臨海部のある鶴見の防災にとって、津波対策は課題の一つだ。区内の沿岸部は慶長型地震による津波で、最大2m未満まで浸水すると予測されている。
津波避難には、より速く、より高い場所へ逃げることが重要となる。津波で町の一部が最大約1m浸水する可能性がある潮田東部地区の朝日町自治会(640世帯)は、町内のマンションなど8施設と交渉し、独自に一時避難所を設定している。避難所は、町会を9つに分け、各エリアに設置。市の指針に則り、鉄筋コンクリート造などで3階以上の建物を選んだ。住民は津波警報発令の際に避難所へ逃げ、警報解除まで通路や階段、屋上などで待機する。
平坦で高台なく
「海岸という地形に危機感があった」と、山田清同会会長は話す。東日本大震災以降、住民からも不安の声が挙がっていた。同町は、平坦で高台もなく、移動が困難な高齢者のためにも一時避難所が必要だった。
実践には不安も
同町は、避難所を記載したマップやチラシを配布し、避難方法の定着も図っている。さらに、各避難所に対しては、震災時の心配事を聞くアンケートも実施。その結果避難者用のトイレが必要とされていることがわかり、現在簡易トイレなどを各避難所へ設置中だ。

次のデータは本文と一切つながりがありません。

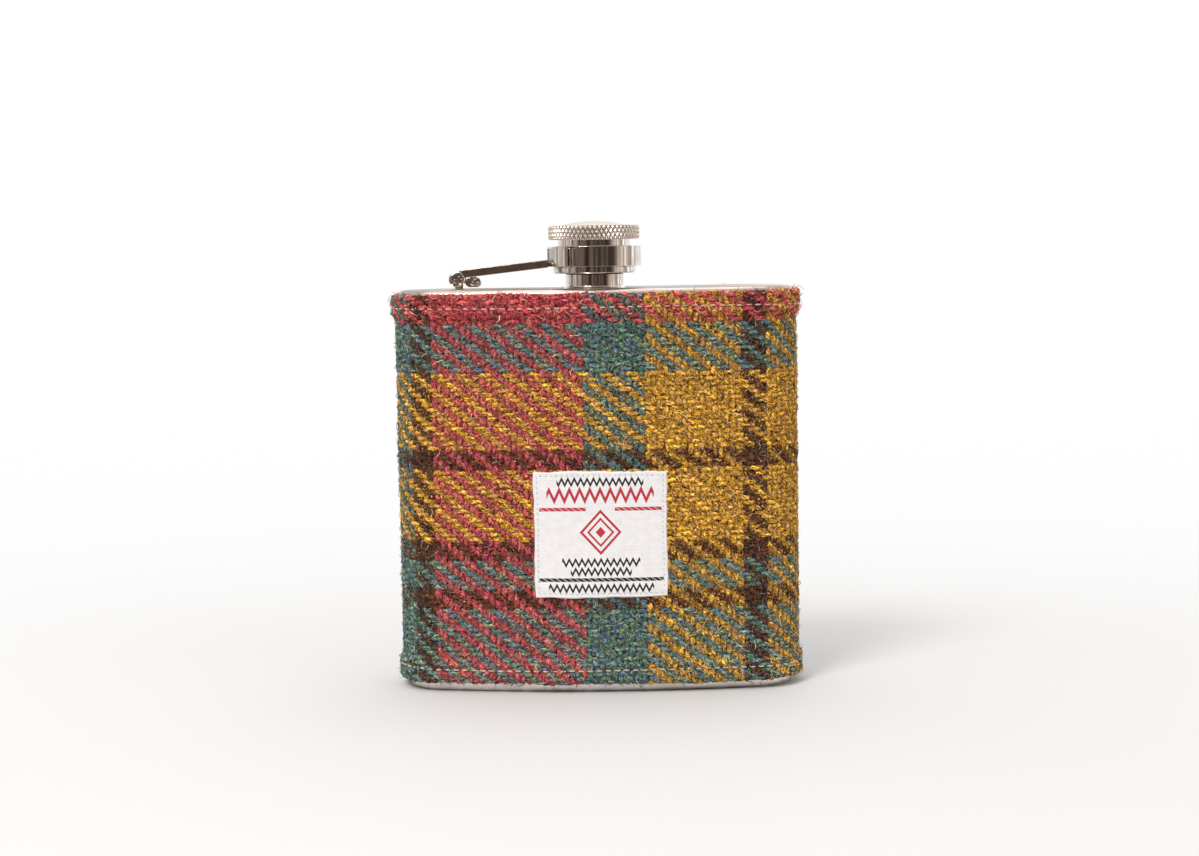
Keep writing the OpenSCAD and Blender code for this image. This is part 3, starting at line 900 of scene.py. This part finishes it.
def screw_ridge(z, angle, bottom, top, phase=0.0):
    """How much of its full height a rounded screw thread has, fading in and out over one pitch."""
    turn = ((z / SCREW_PITCH - angle[None, :] / (2 * np.pi) + phase) % 1.0) * 2 - 1
    fade = smooth_step(z, bottom, bottom + SCREW_PITCH) * (1 - smooth_step(z, top - SCREW_PITCH, top))
    return np.clip(1.25 - 1.6 * np.abs(turn), 0.0, 1.0) * fade


def knurled_head(finish):
    """Cap head: a diamond knurl round its rim, chamfered edges and a low smooth dome."""
    low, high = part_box("cap_head")
    sleeve_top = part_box("cap_sleeve")[1].z
    radius, bore = (high.x - low.x) / 2, 7.05 * MM
    chamfer, dome_h, dome_r = 0.3 * MM, 1.1 * MM, radius - 2.6 * MM
    rim = high.z - dome_h
    face = np.linspace(sleeve_top + chamfer, rim - chamfer, 30)
    profile = [(0.0, low.z), (bore * 0.6, low.z), (bore, low.z), (bore, sleeve_top),
               (radius - chamfer - 1.2 * MM, sleeve_top), (radius - chamfer, sleeve_top)]
    profile += [(radius, z) for z in face]
    profile += [(radius - chamfer * 0.5, rim - chamfer * 0.35), (radius - chamfer, rim),
                (dome_r + 0.3 * MM, rim)]
    profile += [(dome_r * t, rim + dome_h * (1 - t * t)) for t in np.linspace(1.0, 0.0, 14)]
    starts, slope, depth = 60, math.tan(math.radians(31)), 0.36 * MM
    sides = starts * 12
    angle = np.arange(sides) * 2 * np.pi / sides
    rows = np.array(profile)
    shear = rows[:, 1:] * slope / radius
    one, other = (np.abs((starts * (angle[None, :] + way * shear) / (2 * np.pi)) % 1.0 - 0.5) * 2
                  for way in (1, -1))
    ridge = 1 - np.clip(np.maximum(one, other) * 1.35 - 0.35, 0, 1)
    groove = np.where((rows[:, 0] > radius - 0.6 * chamfer)[:, None], 1 - ridge, 0.0)
    piece = turned("knurled_cap_head", profile, sides, lambda *_: -depth * groove, groove=three(groove))
    return settle(smoothed(piece, 50), "cap", finish, ["cap_head"])


def threaded_neck(finish):
    """Neck: plain foot, rounded thread, bevelled mouth and an open bore."""
    low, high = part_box("neck_tube")
    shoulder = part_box("shoulder_pan")[1].z
    foot_r, bore = (high.x - low.x) / 2, 5.0 * MM
    root, crest = 6.2 * MM, 6.48 * MM
    foot_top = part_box("cap_sleeve")[0].z - 0.3 * MM
    thread = np.linspace(foot_top + 0.35 * MM, high.z - 0.5 * MM, 56)
    profile = [(bore, low.z), (root, low.z), (root, shoulder), (foot_r, shoulder), (foot_r, foot_top),
               (foot_r - 0.25 * MM, foot_top + 0.15 * MM)]
    profile += [(root, z) for z in thread]
    profile += [(root - 0.15 * MM, high.z - 0.2 * MM), (root - 0.4 * MM, high.z), (bore + 0.2 * MM, high.z),
                (bore, high.z - 0.2 * MM), (bore, (low.z + high.z) / 2), (bore, low.z)]

    def helix(rings, angle):
        z = rings[:, 1:]
        on_thread = (np.abs(rings[:, :1] - root) < 0.01 * MM) * (z > foot_top + 0.2 * MM)
        return (crest - root) * screw_ridge(z, angle, thread[0], thread[-1]) * on_thread

    piece = smoothed(turned("threaded_neck", profile, 128, helix), 35)
    return settle(piece, "flask", finish, ["neck_tube"])


def threaded_sleeve(finish):
    """Cap sleeve: flange, barrel and waist outside, a shallow thread inside."""
    low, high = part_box("cap_sleeve")
    flange_r, bore, crest = (high.x - low.x) / 2, 7.05 * MM, 6.86 * MM
    barrel_r, waist_r, flange_t, edge = 9.47 * MM, 8.6 * MM, 1.5 * MM, 0.25 * MM
    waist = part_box("captive_strap")[1].z - 0.1 * MM
    thread = np.linspace(high.z - 1.3 * MM, low.z + 0.3 * MM, 50)
    profile = [(bore, low.z + 0.15 * MM), (bore + 0.15 * MM, low.z), (flange_r - edge, low.z),
               (flange_r, low.z + edge), (flange_r, low.z + flange_t - edge / 2),
               (flange_r - edge / 2, low.z + flange_t), (barrel_r, low.z + flange_t), (barrel_r, waist),
               (barrel_r - edge, waist + edge / 2), (waist_r, waist + edge), (waist_r, high.z),
               (bore, high.z)]
    profile += [(bore, z) for z in thread]
    profile += [(bore, low.z + 0.15 * MM)]

    def helix(rings, angle):
        ridge = screw_ridge(rings[:, 1:], angle, thread[-1], thread[0], phase=0.5)
        return -(bore - crest) * ridge * (np.abs(rings[:, :1] - bore) < 0.001 * MM)

    piece = smoothed(turned("threaded_cap_sleeve", profile, 128, helix), 35)
    return settle(piece, "cap", finish, ["cap_sleeve"])


# ---------------------------------------------------------------- studio
def studio():
    """A pale floor that fades into a white surround, a soft light from the upper left and a dim room
    in front, which the polished metal mirrors."""
    floor = new_piece("floor", bpy.data.meshes.new("floor"))
    work = bmesh.new()
    bmesh.ops.create_circle(work, cap_ends=True, segments=96, radius=3.0)
    work.to_mesh(floor.data)
    work.free()
    f = Finish("floor", Roughness=0.75)
    f.shader.inputs["Specular IOR Level"].default_value = 0.15
    x, y, _ = f.split(f.object_place())
    cloud = f.noise(f.object_place(), 1.3, 2.0)
    f.put("Base Color", f.mix(cloud, (0.60, 0.595, 0.595), (0.61, 0.605, 0.605)))
    ahead = (y + 0.16).min(0.0) * 28.0
    far = x * x * 30.0 + y.max(0.0) ** 2.0 * 50.0 + ahead * ahead
    f.put("Alpha", f.band(1.0 / (far + 1.0), 0.0, 1.0))
    floor.data.materials.append(f.material)

    world = bpy.data.worlds.new("studio")
    bpy.context.scene.world = world
    world.use_nodes = True
    f = Shader(world.node_tree)
    f.nodes.clear()
    place = f.add("TexCoord", out="Generated")
    _, toward, up = f.split(place)
    room = f.ramp(f.add("MapRange", None, toward, -1.0, 1.0), (
        (0.0, (0.10, 0.075, 0.06)), (0.16, (0.15, 0.115, 0.095)), (0.30, (0.42, 0.36, 0.31)),
        (0.46, (0.78, 0.71, 0.65)), (0.60, (0.42, 0.37, 0.33)), (0.66, (1.0, 0.98, 0.96)),
        (1.0, (1.0, 1.0, 1.0)),
    ))
    streaks = f.noise(f.scaled(place, (6.0, 6.0, 0.25)), 1.0, 2.0)
    uneven = f.add("MapRange", None, streaks, 0.38, 0.62, 0.35, 1.65)
    striped = f.add("VectorMath", {"operation": "SCALE"}, room, Scale=uneven)
    mirrored = f.mix(f.add("MapRange", None, up, 0.25, 0.75), striped, (1.0, 0.99, 0.98))
    shown = f.mix(f.add("LightPath", out="Is Camera Ray"), mirrored, (1.0, 1.0, 1.0))
    f.add("OutputWorld", None, f.add("Background", None, shown), out=None)

    for name, place, size, power, colour, mirrored in (
        ("key", (-0.38, -0.66, 0.86), 0.42, 8.4, (1.0, 0.975, 0.95), True),
        ("fill", (0.80, -0.70, 0.35), 0.70, 0.8, (1.0, 0.98, 0.96), False),
        ("top", (0.05, 0.10, 1.00), 0.80, 2.0, (1.0, 1.0, 1.0), True),
    ):
        light = bpy.data.objects.new(name, bpy.data.lights.new(name, "AREA"))
        light.data.shape, light.data.size = "DISK", size
        light.data.energy, light.data.color = power, colour
        light.location = place
        light.rotation_mode = "QUATERNION"
        light.rotation_quaternion = (Vector((0, 0, 0.05)) - light.location).to_track_quat("-Z", "Y")
        light.visible_glossy = mirrored
        bpy.context.scene.collection.objects.link(light)
    bpy.context.scene.view_settings.view_transform = "Standard"


def camera():
    """Level with the shoulder of the flask, half a metre off, turned a little to its right side."""
    azimuth, elevation, distance = math.radians(1.64), math.radians(6.65), 0.500
    yaw, pitch, roll = math.radians(0.065), math.radians(-5.27), math.radians(0.93)
    aim = Vector((0.0, 0.0, 0.050))
    back = Vector((math.sin(azimuth) * math.cos(elevation), -math.cos(azimuth) * math.cos(elevation),
                   math.sin(elevation)))
    heading = yaw - azimuth
    forward = Vector((math.sin(heading) * math.cos(pitch), math.cos(heading) * math.cos(pitch),
                      math.sin(pitch)))
    data = bpy.data.cameras.new("camera")
    data.sensor_width, data.lens = 36.0, 62.058716
    data.clip_start, data.clip_end = 0.01, 10.0
    item = bpy.data.objects.new("camera", data)
    item.location = aim + back * distance
    item.rotation_mode = "QUATERNION"
    item.rotation_quaternion = forward.to_track_quat("-Z", "Y")
    turn = Matrix.Rotation(roll, 4, forward).to_quaternion()
    item.rotation_quaternion = turn @ item.rotation_quaternion
    bpy.context.scene.collection.objects.link(item)
    bpy.context.scene.camera = item


# ---------------------------------------------------------------- assembly
def build():
    camera()
    studio()
    polished = polished_steel()
    # Lit and shaded copies of one satin steel: the shoulder and wall darker and warmer, as painted
    # reflection of the dim room; the base lighter, as painted light against the dim room it mirrors.
    shoulder = satin_steel("satin_steel", (0.55, 0.465, 0.415), (0.44, 0.365, 0.325))
    base = satin_steel("painted_light_base_steel", (0.82, 0.77, 0.72), (0.68, 0.63, 0.585))
    dark = polished_steel("smooth_steel", (0.47, 0.41, 0.36), (0.37, 0.31, 0.27))
    struck = polished_steel("struck_steel", (0.80, 0.75, 0.70), (0.66, 0.60, 0.55), dents=0.45 * MM)
    white = cloudy("white_silicone", 350.0, (0.80, 0.79, 0.76), (0.72, 0.71, 0.68),
                   Roughness=0.45, Subsurface_Weight=0.1)
    thread = thread_finish("sewing_thread", (0.72, 0.58, 0.42))
    fine_thread = thread_finish("label_thread", (0.80, 0.79, 0.77))
    machined("shoulder_pan", "flask", shoulder, "steel_shoulder", bevel=0.0, crease=40.0)
    machined("base_pan", "flask", base, "steel_base", bevel=0.0, crease=40.0)
    machined("body_shell", "flask", shoulder, "steel_wall", bevel=0.0)
    machined("hinge_post", "flask", polished, "hinge_post_steel", 0.12 * MM)
    machined("neck_braze", "flask", polished, "neck_fillet", 0.0, 50.0)
    machined("swing_arm", "arm", dark, "swing_arm_steel", 0.14 * MM)
    machined("captive_strap", "arm", polished, "captive_strap_steel", 0.12 * MM)
    machined("hinge_pin", "arm", struck, "hinge_rivet", 0.50 * MM, segments=5)
    machined("arm_heel", "arm", struck, "arm_heel_bar", 0.45 * MM, segments=5)
    machined("cap_seal", "cap", white, "silicone_seal", 0.15 * MM)
    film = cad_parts["bonding_film"]
    film.data.materials.clear()
    dull = cloudy("bonding_film", 300.0, (0.62, 0.58, 0.48), (0.72, 0.68, 0.58), Roughness=0.4)
    film.data.materials.append(dull)
    knurled_head(knurled_steel())
    threaded_neck(polished)
    threaded_sleeve(polished)
    tweed_sleeve()
    hem_row("top_stitches", sleeve_high.z - STITCH_INSET, 31, thread, ["top_stitching"])
    hem_row("bottom_stitches", sleeve_low.z + STITCH_INSET, 33, thread, ["bottom_stitching"])
    lap_rows(thread)
    woven_label(label_finish(), fine_thread)


build()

しかしまだ不安は解消されていない。「冬場に建物の通路や階段で長時間過ごす場合の対策も課題。また、避難してきた住民全員を収容できるかも未知数」。
同町は今後も避難訓練やマニュアル作り、講演会などを通じて対策を強化していくという。
同じ住民で助け合いを
一時避避難所を確保する同町の試みは、近隣町会でも検討されているという。「同じ生活圏で生きる人を助ける気持ちがあれば協力し合える」。人を思いやる気持ちと共に、共助の取り組みは広がっていく。